Corrupt Gatekeepers – we know well that the Enrons and Worldcoms were aided and abetted by the accounting firms – those same firms that were supposedly the Gatekeepers of the financial community, yet handsomely profited from the boom while neglecting their watchdog functions. In the current financial crisis, we also know that the rating agencies were also making hay during the boom. Very similar were the issues during the 1920s that led to the establishment of the SEC and other regulatory bodies to replace the malfunctioning “gatekeepers” at the time.
Financial Engineering – we are led to believe that financial engineering is a rather recent phenomenon that flourished during the New Age Finance Era of the last 15 years, yet financial engineering was prevalent in the 1920s with very clear goals: (1) to evade restrictive regulations, (2) to increase leverage, and (3) to remove liabilities from the books, all too familiar to all of us today.

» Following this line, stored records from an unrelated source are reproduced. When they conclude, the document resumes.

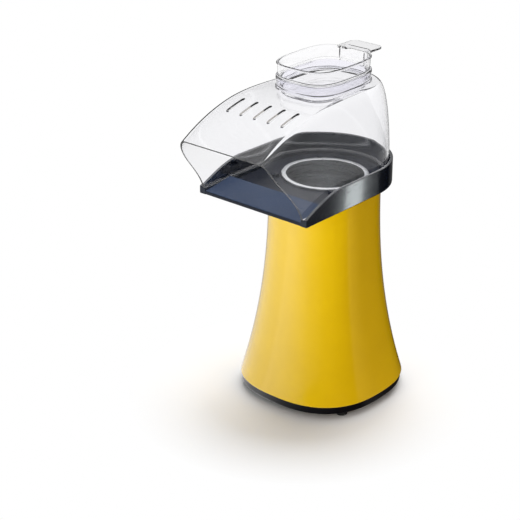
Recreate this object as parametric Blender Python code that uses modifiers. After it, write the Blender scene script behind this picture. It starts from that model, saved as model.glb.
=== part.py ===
"""Hot-air popcorn maker, built as an assembly of separate pieces.

Metres, +Z up, standing on z = 0. The chute faces -Y and +X is to its right.
Every piece is modelled about the upright axis of the body and hangs on one
empty, which stands where the whole object's box is centred on the origin.
"""
import math

import bmesh
import bpy
from mathutils import Matrix, Vector

MM = 0.001

# ---------------------------------------------------------------- clearances
GAP = 0.3 * MM                      # between faces that touch
SLIDE_GAP = 0.5 * MM                # around a piece that lifts out
BORE_GAP = 0.25 * MM                # around a shaft or a screw

# ---------------------------------------------------------------- housing
HOUSING_SECTION = 2.5               # superellipse power of the rounded-square section
HOUSING_TOP_RADIUS = 56.0 * MM
HOUSING_FLARE = 28.6 * MM           # how much wider the foot of the shell is
HOUSING_FLARE_POWER = 2.25
HOUSING_BOTTOM = 14.0 * MM
HOUSING_HEIGHT = 229.5 * MM
HOUSING_STRAIGHT = 8.5 * MM          # plain length above the flare
HOUSING_WALL = 2.4 * MM
HOUSING_EDGE = 1.2 * MM
BOSS_RADIUS = 4.5 * MM
BOSS_TOP = 44.0 * MM

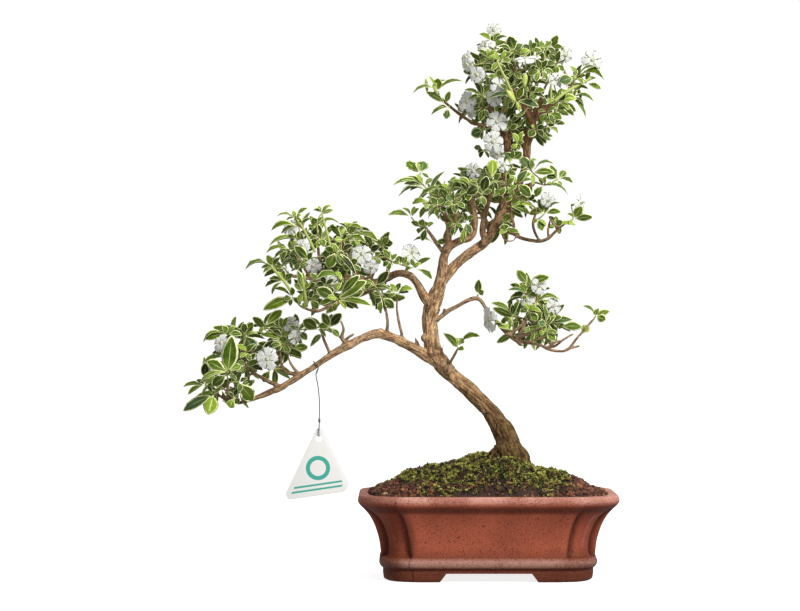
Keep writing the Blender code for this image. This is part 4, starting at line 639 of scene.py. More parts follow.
def label_finish(tint, ink):
    """White plastic with a plain ring and two ruled bars."""
    g = Finish("label")
    x, _, z = g.split(g.object)
    soft = g.noise(g.object, 240.0)
    fine = g.noise(g.object, 2400.0)
    ring = place(*LABEL_RING, TAG_DEPTH)
    away = (((x - ring.x) / MM) ** 2 + ((z - ring.z) / MM) ** 2) ** 0.5
    printed = (away - RING_RADIUS).size().rise(1.75, 1.55)
    inside = foot = None
    for start, _, normal in label_outline(0.0)[1]:
        inset = (x - start.x) * (normal.x / MM) + (z - start.y) * (normal.y / MM)
        inside = inset if inside is None else inside.least(inset)
        foot = inset if normal.y > 0.9 else foot
    for height in LABEL_RULES:
        printed = printed.most((foot - height).size().rise(0.85, 0.70) * inside.rise(4.2, 4.5))
    colour = g.mix(soft, shade(tint, 0.95), tint)
    colour = g.mix(printed * (0.88 + fine * 0.12), colour, ink)
    return g.done(colour, 0.34 + soft * 0.12, soft * 0.4 + fine * 0.2 + printed * 0.4, 0.0001, 0.4)


def thread_finish():
    """Grey thread of three twisted plies."""
    g = Finish("thread")
    around, along = g.across_and_along()
    twist = ((around + along * THREAD_TURNS) * (math.tau * THREAD_PLIES)).wave()
    fibre = g.noise(g.object, 5200.0)
    colour = g.mix(twist.rise(-1.0, 1.0), linear(34, 34, 36), linear(108, 106, 104))
    return g.done(g.over(colour, (fibre * 0.4, (70, 68, 66))), 0.75 + fibre * 0.15,
                  twist * 0.6 + fibre * 0.4, 0.0002, 0.8)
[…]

Lagging Regulations – just like the regulatory environment lagged the events of the 1920s and regulations were introduced only after the Great Depression had obliterated the U.S. financial system, so we are yet to see new regulations addressing the causes of the current crisis. Understandably, regulations should have foreseen today’s financial problems and should have been introduced before the crisis.
Market Ideology – back in the 1920s, just like in the last two decades, the market ideology of “laissez faire”, which Soros quite appropriately described as “Market Fundamentalism”, has swept the financial markets. Of course, the free market knows the best, but the reality is that the money market is not really free – when the Fed determines the cost of money (interest rates), and can fix this cost for as long as it wants, then all sorts of financial imbalances can be sustained without the discipline imposed by the market. This can lead to all sorts of problems that we actually have to face today.
Non-Transparency – back in the 1930s, it was widely recognized that businesses and especially financial institutions lacked transparency, which allowed for the accumulation of significant imbalances and abuses. Today, financial markets and institutions have intentionally compromised transparency in a number of ingenious, or better disingenuous, accounting trickeries and financial gimmicks, like off-balance-sheet entities (SIVs), hard-to-understand derivatives, and opaque instruments with mind-boggling complexity. Today CEOs and Chief Risk Officers of major financial institutions cannot figure out their own risk exposures. Originally, lack of transparency was designed to fool the markets; ironically, modern-day financial executives have gotten to the point of fooling themselves.
Worse than the Great Depression

So, why Worse Than The Great Depression? What makes me believe that the current depression will be worse than the Great Depression? I present six of the most important fundamentals that are “baked in the cake” and that suggest of a Greater Depression.

Overvalued Real Estate. The real estate market has been driven by a number of innovations in real estate finance. Overvaluation in real estate implies overvaluation in real estate financial instruments; an implosion of real estate prices implies an implosion in those instruments. It is widely recognized by economists that the Case-Shiller Index is a good proxy for the prices of real estate. A widely-recognized chart from 1890 to 2007 tells the story. The chart makes it crystal clear that the current overvaluation of real estate in real terms grossly exceeds the one during the 1920s. The coming correction in real estate will be protracted and gut-wrenching, with an expected cumulative effect that is much worse than the Great Depression.